Who keeps a bong in their car??
Kids who graduated high school two weeks ago.
kindergarten is hard when you're hung over.
know what the best part about malls are? standing on the upper level and boob gazing
he kept telling me that god made these magical balloons called condoms
Hahahaha you would not believe what I just pulled out of my vagina. Actually you probably wouldn't be surprised.
All I really need to know is how to say "where is the bathroom" and "I don't take it in the butt anymore". I think that will suffice.
I hid drinks in her bathroom closet.... like a squirrel... a squirrel who knew she was going to get cut off soon
Dude, all I remember was you grabbing random girls, yelling "It's a rap video!" and pouring high-life on them.
She called my landing strip a "vagina mohawk"....
Lesbians are weird.
My mom said she saw you at the grocery store. Said you looked like you were "headed for a Lindsay Lohan quarter life crisis of sorts"

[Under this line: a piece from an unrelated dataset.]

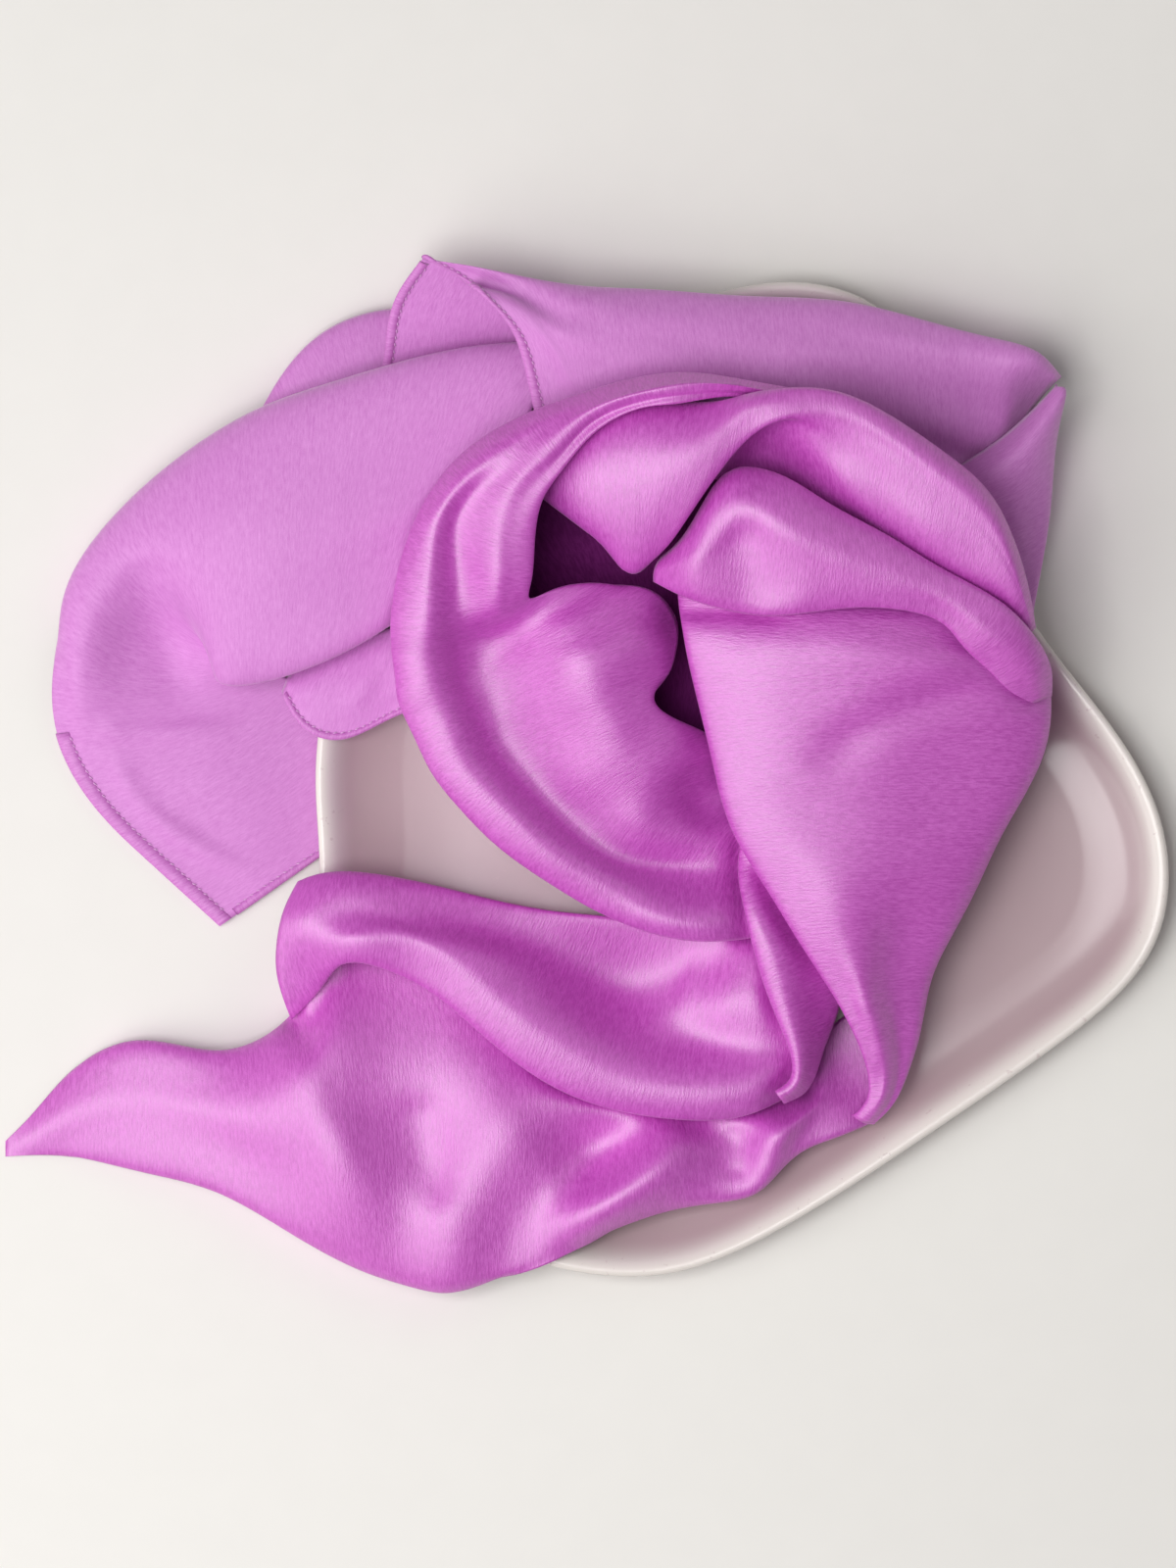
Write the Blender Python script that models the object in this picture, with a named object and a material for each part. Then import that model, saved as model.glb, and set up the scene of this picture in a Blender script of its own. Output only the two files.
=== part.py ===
"""Silk square scarf, twisted into an open rose and dropped half on a shallow glazed dish.

The scarf is one 900 mm square of crepe satin. It lies loose, so each stretch of it that shows is a
solid of its own: a skin lofted through sections, with its outer edges turned under, given the cloth's
wall, and pressed under the stretches that lie over it and onto the dish and the table. The layers
inside the heap share one rounded solid. Lengths are in millimetres, heights are above the table.
"""

import math

import bpy
import numpy as np

MM = 0.001  # metres in a millimetre

# Cloth
CLOTH_WALL = 1.2  # thickness of every stretch
FOLD_SHARE = 0.38  # most of the gap between the two layers of a fold that each may fill
AIR = 0.5  # clear space between two layers
STEP_ALONG = 9.0  # spacing of the sections worked out along a stretch
STEP_ACROSS = 9.0  # spacing of the points worked out across a stretch
PRESS_MARGIN = 1.6  # how far to the side an upper layer presses
PRESS_REACH = 16.0  # how far beside an upper layer the cloth is still held down
PRESS_SLOPE = 1.6  # rise of the cloth beside a layer that presses it

# Turned-under edges, in multiples of the roll's radius
FULL_ROLL = 2.0  # radius from which an edge is fully turned under
SHOULDER_IN = 0.45  # the roll's side, in from the edge
SHOULDER_DOWN = 1.0  # the roll's side, down
UNDER_IN = 0.95  # its underside, in from the edge
UNDER_DOWN = 1.2  # its underside, down
EDGE_POINTS = 3  # points across that belong to the roll
UNDER_LAP = 1.0  # how much lower the underside ends, in millimetres
HANG_LEAN = 0.12  # how far the hanging cloth leans in, as a share of its drop
FLAT_SHARES = (0.0, 0.12, 0.24)  # where the same points lie on a flat edge, as shares of its first gap

# Rolled hems
HEM_WALL = 0.9  # thickness above the panel
HEM_AIR = 0.45  # clear space over the panel
HEM_INSET = 0.25  # distance in from the panel's edge
HEM_SIDE = 0.6  # height of a hem's sides, as a share of its middle

# Dish
DISH_CENTRE = (54.0, -2.0)
DISH_SPOKES = 56
DISH_FLOOR_UP = 6.5
DISH_UPPER_ROW = 4  # row of its wall from which the surface faces up
RIM_MARGIN = 4.0  # how far to the side the rim holds the cloth up
RIM_REACH = 8.0  # how far beside the rim the cloth still leans on it
CORNER_STRETCH = "drape_left"  # the stretch whose corner lies on the table, under the rim
CORNER_UP = 6.0  # what of it is lower than this lies there
FLAT_UP = 1.8  # an underside lower than this lies flat on the table

# Layers inside the heap
CORE_CENTRE = (32.0, 8.0)
CORE_FOOT_UP = 1.0  # height of its foot over the dish's floor
CORE_SHOULDER_UP = 4.0  # height of its widest place over the dish's floor
CORE_TOP = 66.0  # where the cloth over it leaves room
CORE_PIT_UP = 34.0  # where the heap is open to the sky
CORE_SPOKES = 40
CORE_RINGS = 14
CORE_FOOT_SHARES = (0.80, 0.97)  # reach of the rings of its foot, as shares of its widest
CORE_CROWN = 0.98  # 1 would make its dome a full half ellipse
CORE_LAST_TURN = 0.12  # angle at which its last ring sits, short of the top
CORE_AIR = 2.0
CORE_SLOPE = 0.8  # steepest rise of its top beside a lower place
CORE_REACH = 30.0  # how far beside a lower place it is still held down

# The plan grid on which heights are compared
PLAN_REACH = 236.0
PLAN_CELL = 1.5
NO_LIMIT = 1000.0  # higher than anything here

# Middle of the whole object in plan, moved to the origin at the end
PLAN_MIDDLE = (-0.685, 3.222)

# A stretch's table has a row for each section. A section runs in plan from its near edge to its far
# edge. near and far are x/y/up. The named knots between them are inset/up: how far in from the near
# edge, and how high. turn and far_turn are radius/hang of a turned-under edge: its roll, and how far the
# cloth drops below the roll. bow is how far the middle of the section swings to its left.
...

I was desperate and wasn't about to let my cereal get soggy so I ate it on the toilet. Don't let me repeat last night.
I pay 3K a month for rent, yet last nite I broke into the back of my building, scaled over 2 tons of garbage in heels and took a dirty freight elevator to my floor just so my doorman wouldn't see how fucked up I was
U know ur prob on camera right?
Did i fall last night when u carried me home.
idk
OHHH yea you fell down the stairs face first
She was here for a threesome... She doesn't have to put the new roll of toilet paper on the dispenser. She can leave the new roll wherever she wants!
At 3:00am my whole house started smelling like cooking meat. I have no idea why she thought it was a good idea to crock-pot a WHOLE turkey that early in the morning.